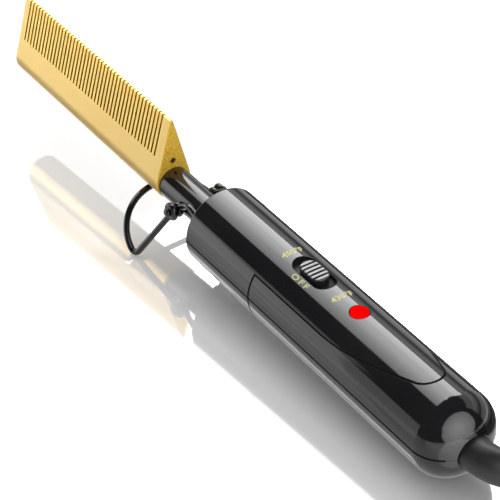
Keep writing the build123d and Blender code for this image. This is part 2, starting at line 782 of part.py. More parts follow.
stub_end_x = cord_clamp_x + 6.0
with BuildPart() as mains_leads:
    with BuildSketch(station(tail_wall + neck_fit + boot_flange)):
        Circle(cord_radius)
    extrude(amount=stub_end_x - tail_wall - neck_fit - boot_flange)
    for y, pad_y in ((cord_lead_y, lead_pad_y), (-cord_lead_y, -lead_pad_y)):
        with BuildLine():
            lead = FilletPolyline(
                at(stub_end_x - 0.5, y, 0),
                at(stub_end_x + 2, y, 0),
                at(rear_screw_x - 4, pad_y, lead_end_z / 3),
                at(board_back_x - 6, pad_y, lead_end_z),
                at(board_back_x, pad_y, lead_end_z),
                radius=4.0,
            )
        with BuildSketch(Plane(lead @ 0, z_dir=along)):
            Circle(heater_lead_radius)
        sweep(path=lead)
finish(mains_leads, "mains_leads")

with BuildPart() as cord_clamp:
    with BuildSketch(plan(cord_radius + clamp_fit)):
        with Locations((cord_clamp_x, 0)):
            SlotOverall(2 * cord_clamp_y + 5, 5.0, rotation=90)
        with Locations((cord_clamp_x, cord_clamp_y), (cord_clamp_x, -cord_clamp_y)):
            Circle(screw_radius + screw_fit, mode=Mode.SUBTRACT)
    extrude(amount=cord_clamp_bar)
finish(cord_clamp, "cord_clamp")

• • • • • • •

Directions:
Every line above should be written out again exactly as it stands.

Output:
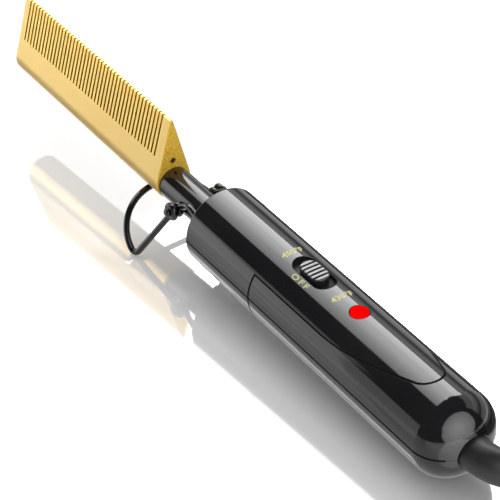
Keep writing the build123d and Blender code for this image. This is part 2, starting at line 782 of part.py. More parts follow.
stub_end_x = cord_clamp_x + 6.0
with BuildPart() as mains_leads:
    with BuildSketch(station(tail_wall + neck_fit + boot_flange)):
        Circle(cord_radius)
    extrude(amount=stub_end_x - tail_wall - neck_fit - boot_flange)
    for y, pad_y in ((cord_lead_y, lead_pad_y), (-cord_lead_y, -lead_pad_y)):
        with BuildLine():
            lead = FilletPolyline(
                at(stub_end_x - 0.5, y, 0),
                at(stub_end_x + 2, y, 0),
                at(rear_screw_x - 4, pad_y, lead_end_z / 3),
                at(board_back_x - 6, pad_y, lead_end_z),
                at(board_back_x, pad_y, lead_end_z),
                radius=4.0,
            )
        with BuildSketch(Plane(lead @ 0, z_dir=along)):
            Circle(heater_lead_radius)
        sweep(path=lead)
finish(mains_leads, "mains_leads")

with BuildPart() as cord_clamp:
    with BuildSketch(plan(cord_radius + clamp_fit)):
        with Locations((cord_clamp_x, 0)):
            SlotOverall(2 * cord_clamp_y + 5, 5.0, rotation=90)
        with Locations((cord_clamp_x, cord_clamp_y), (cord_clamp_x, -cord_clamp_y)):
            Circle(screw_radius + screw_fit, mode=Mode.SUBTRACT)
    extrude(amount=cord_clamp_bar)
finish(cord_clamp, "cord_clamp")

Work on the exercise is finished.